Later during last semester, I received a few emails generated by the college database, which addressed me as ‘Professor Entrekin,’ and so validated that title, in a way; if USC recognized me as a professor, I had earned the right to let students call me one.

But that other title, that student-chosen title, the one that came from one pupil who knew nothing of my background . . . that fit. I am a guide moreso than I am a teacher; I am there less to teach or instruct them than I am to help them learn.

It’s a subtle distinction, perhaps, but I think they sense it.

0 thoughts on “What my students call me (besides a hard grader)

  1. ALMA

    I finally start teaching this fall. (Finished my very first interview with a principal today, in fact). It’s exciting, and scary…but, mostly, new.

    For me, as a student, titles were always pretty important to me. I never felt comfortable, for instance, when one of my professors insisted we call him Kevin. Too chummy, even though he was a good friend after a year or so. My mentor usually signs notes to me as “Alice,” but I always call her Dr. ___. Professional courtesy is just important to me. I’m also irked often by people who don’t say hello or goodbye. Always have been. That’s just me.

    I will never ever have my kids call me Alma. For one thing, they probably couldn’t pronounce it correctly. For another, I’ve earned more respect than that. I’m not a peer or a colleague. I’d never be Miss M. either. It may not be pretty, but it’s my name. I’m standing in front of those kids because of what that name represents. I’m proud to be Bert’s daughter; a child of the M___ household; the sole namesake of my grandmother. When I stand there, so too are all the people who helped me along the way. I do it as much for them as I do it for me.

    Still, that title feels funny. Neat, sorta. Like wow, maybe, I might just be an adult someday soon.

  2. GOTHAMGIRL

    Three things; One, I too once thought your name was pronounced En-TREK-en so much so that the first time I ever heard you pronounce it I almost e-mailed you to ask if you were sure. Yeah. I was gonna ask if you were sure if you knew how to properly pronounce the last name your family has been using for generations. Aren’t I just a cotton headed ninny muggins? Secound, everyone I knew who was called Mr. E or Ms. E was called that because they were EAZY. (Yes, so easy it needed a “z” in the word) Were you EAZY Will? I think we know the answer. Third, finally, and most important, did the fact that I called you Mr. Entrekin in the About Me section promt this blog? Failure to satisfy my inquisitive nature will result in me calling you Mr. Entrekin every chance I get… which is basically only through the comments section of your blog… exscuse me while I come up with something more diabolical to idally threaten you with…

  3. WILL ENTREKIN

    @Alma: one thing that’s been almost difficult is graduate school, because we never call our professors by anything besides their last names (except our former director, now I think of it). But my undergrad professors? I still can’t really call my former advisor anything besides Dr. Walsh, even though he told me to call him John. And I’d never actually be able to bring myself to call Kennedy “Bob”; he’s father Kennedy, and always will be.

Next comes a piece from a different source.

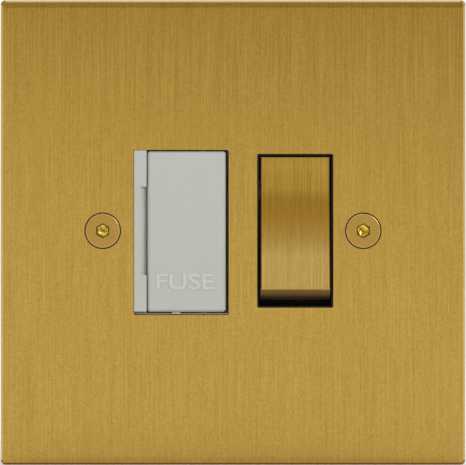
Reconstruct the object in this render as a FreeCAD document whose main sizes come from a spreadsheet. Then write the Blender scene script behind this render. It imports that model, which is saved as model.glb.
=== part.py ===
import FreeCAD, Part
import math
import operator
import os
from types import SimpleNamespace

import Sketcher

# A switched fused spur unit: a square brushed brass plate with a brass rocker switch and a
# swing-out carrier for a cartridge fuse, and behind it the moulded works that stand in the wall box.
# The wall is the plane y = 0, the room lies towards -y, +z is up, and the origin is the middle
# point between the two fixing screws.

DIMENSIONS = (
    # the plate, its gasket and its fixings
    ("plate_side", 107.5),
    ("plate_thick", 2.0),
    ("plate_corner", 1.1),
    ("plate_bevel", 0.45),
    ("row_rise", 0.4),
    ("gasket_thick", 0.5),
    ("gasket_inset", 2.0),
    ("gasket_width", 12.0),
    ("fixing_centres", 60.3),
    ("fixing_hole_r", 2.3),
    ("sink_r", 4.25),
    ("screw_head_r", 4.0),
    ("screw_shank_r", 1.75),
    ("screw_length", 25.0),
    ("screw_tip", 0.6),
    ("hex_flats", 2.5),
    ("hex_depth", 1.3),
    ("stud_r", 1.0),
    ("stud_length", 3.0),
    ("stud_x", 12.0),
    ("stud_in", 3.4),
    ("clip_side", 3.4),
    ("clip_thick", 0.5),
    # the openings in the plate
    ("fuse_hole_x", -12.0),
    ("fuse_hole_w", 22.0),
    ("fuse_hole_h", 38.2),
    ("rocker_hole_x", 14.4),
    ("rocker_hole_w", 17.6),
    ("rocker_hole_h", 35.6),
    ("hole_corner", 0.4),
    # the mouldings
    ("housing_w", 48.8),
    ("housing_h", 54.0),
    ("housing_corner", 2.0),
    ("housing_depth", 22.0),
    ("wall", 1.6),
    ("face_wall", 1.5),
    ("floor_thick", 2.0),
    ("bank_gap", 3.0),
    ("slip", 0.1),
    ("run", 0.05),
    ("collar_wall", 0.35),
    ("collar_recess", 0.5),
    ("well_wall", 1.6),
    ("ledge_gap", 1.3),
    ("ledge_thick", 0.9),
    ("ledge_w", 3.6),
    ("post_r", 2.3),
    ("post_screw_r", 1.2),
    ("post_head_r", 2.2),
    ("post_head", 1.5),
    ("post_floor", 2.0),
    ("post_left_x", 21.0),
    ("post_right_x", 2.6),
    ("post_in", 3.4),
    # the fuse frame and the carrier
    ("strip_w", 3.0),
    ("rim", 0.45),
    ("rim_recess", 1.3),
    ("frame_side", 0.4),
    ("frame_wall", 1.2),
    ("frame_end", 1.8),
    ("flange_w", 0.8),
    ("flange_thick", 0.8),
    ("frame_floor", 1.2),
    ("swing_clear", 1.1),
    ("rib_clear", 0.4),
    ("scoop_w", 1.6),
    ("scoop_h", 20.5),
    ("scoop_deep", 1.7),
    ("pip_w", 1.9),
    ("door_gap_left", 0.2),
    ("door_gap_right", 0.7),
    ("door_gap_top", 0.28),
    ("door_gap_bottom", 0.72),
    ("door_round", 0.5),
    ("hinge_in", 5.3),
    ("hinge_pin_r", 0.75),
    ("hinge_pin_length", 1.9),
    ("lug_r", 1.5),
    ("lug_w", 1.5),
    ("fuse_from_hinge", 6.2),
    ("fuse_depth", 4.7),
    ("fuse_length", 25.4),
    ("fuse_r", 3.175),
    ("fuse_tube_r", 2.85),
    ("fuse_cap_length", 6.4),
    ("fuse_cap_end", 0.4),
    ("fuse_cap_bevel", 0.3),
    ("cradle_wall", 0.85),
    ("cradle_h", 8.0),
    ("cradle_mouth", 2.565),
    ("end_rib", 1.3),
    # the rocker
    ("rocker_w", 16.16),
    ("rocker_half", 15.49),
    ("rocker_reach", 11.5),
    ("rocker_tilt", 9.0),
    ("top_recess", 0.3),
    ("face_slope", 8.0),
    ("face_bend", 55.0),
    ("skirt_draft", 7.0),
    ("skirt_depth", 9.5),
    ("cap_wall", 0.8),
    ("cap_round", 0.35),
    ("trunnion_r", 1.5),
    ("trunnion_length", 1.1),
    ("lever_foot_w", 5.0),
    ("plunger_r", 1.5),
    ("plunger_shows", 3.55),
    ("nose_r", 0.7),
    ("plunger_length", 5.4),
    ("spring_wire", 0.4),
    ("spring_turns", 6.0),
    ("bore_depth", 10.0),
    # the switch works
    ("pole_offset", 4.1),
    ("pole_w", 5.0),
    ("sheet_thick", 0.8),
    ("bead_r", 0.8),
    ("bead_gap", 2.565),
    ("arm_tilt", 8.5),
    ("arm_up", 12.0),
    ("arm_down", 9.0),
    ("saddle_w", 3.0),
    ("saddle_h", 0.9),
    ("contact_z", 10.2),
    ("contact_r", 1.5),
    ("tip_thick", 0.8),
    ("contact_gap", 3.3),
    ("bar_low", 7.6),
    ("bar_w", 4.4),
    ("clip_leaf_gap", 0.15),
    ("clip_leaf", 6.0),
    ("clip_reach", 1.5),
    ("leaf_clear", 0.5),
    # the terminals
    ("terminal_w", 7.0),
    ("terminal_deep", 8.0),
    ("terminal_h", 7.6),
    ("terminal_gap", 0.4),
    ("terminal_bevel", 0.3),
    ("cable_r", 2.1),
    ("cable_in", 2.6),
    ("entry_w", 5.2),
    ("access_w", 5.0),
    ("clamp_r", 1.75),
    ("screw_slot", 0.8),
    ("screw_slot_deep", 0.75),
    ("earth_x", 15.0),
    ("earth_pitch", 10.0),
    ("earth_riser_x", 2.9),
    ("earth_riser_w", 2.0),
)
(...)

    @gotham: nope. I’ve liked that my students called me sensei, and have been meaning to write about it. But I’m confused: I said I’m not comfortable with “Mr. Entrekin”; why would you call me something I’m not comfortable with? Calling someone something they’ve explicitly said makes them uncomfortable seems a bit rude.

  4. GOTHAMGIRL

    Well, I was going to do it mildy annoy you, like when my freind pokes me in the side just enough so that I spout a stream of incomprehensible jibberish, but judging by that comment I would say it’s more likly to piss you off. Not really one of my goals in life. Now I am sad because I can’t pester you mildy anymore.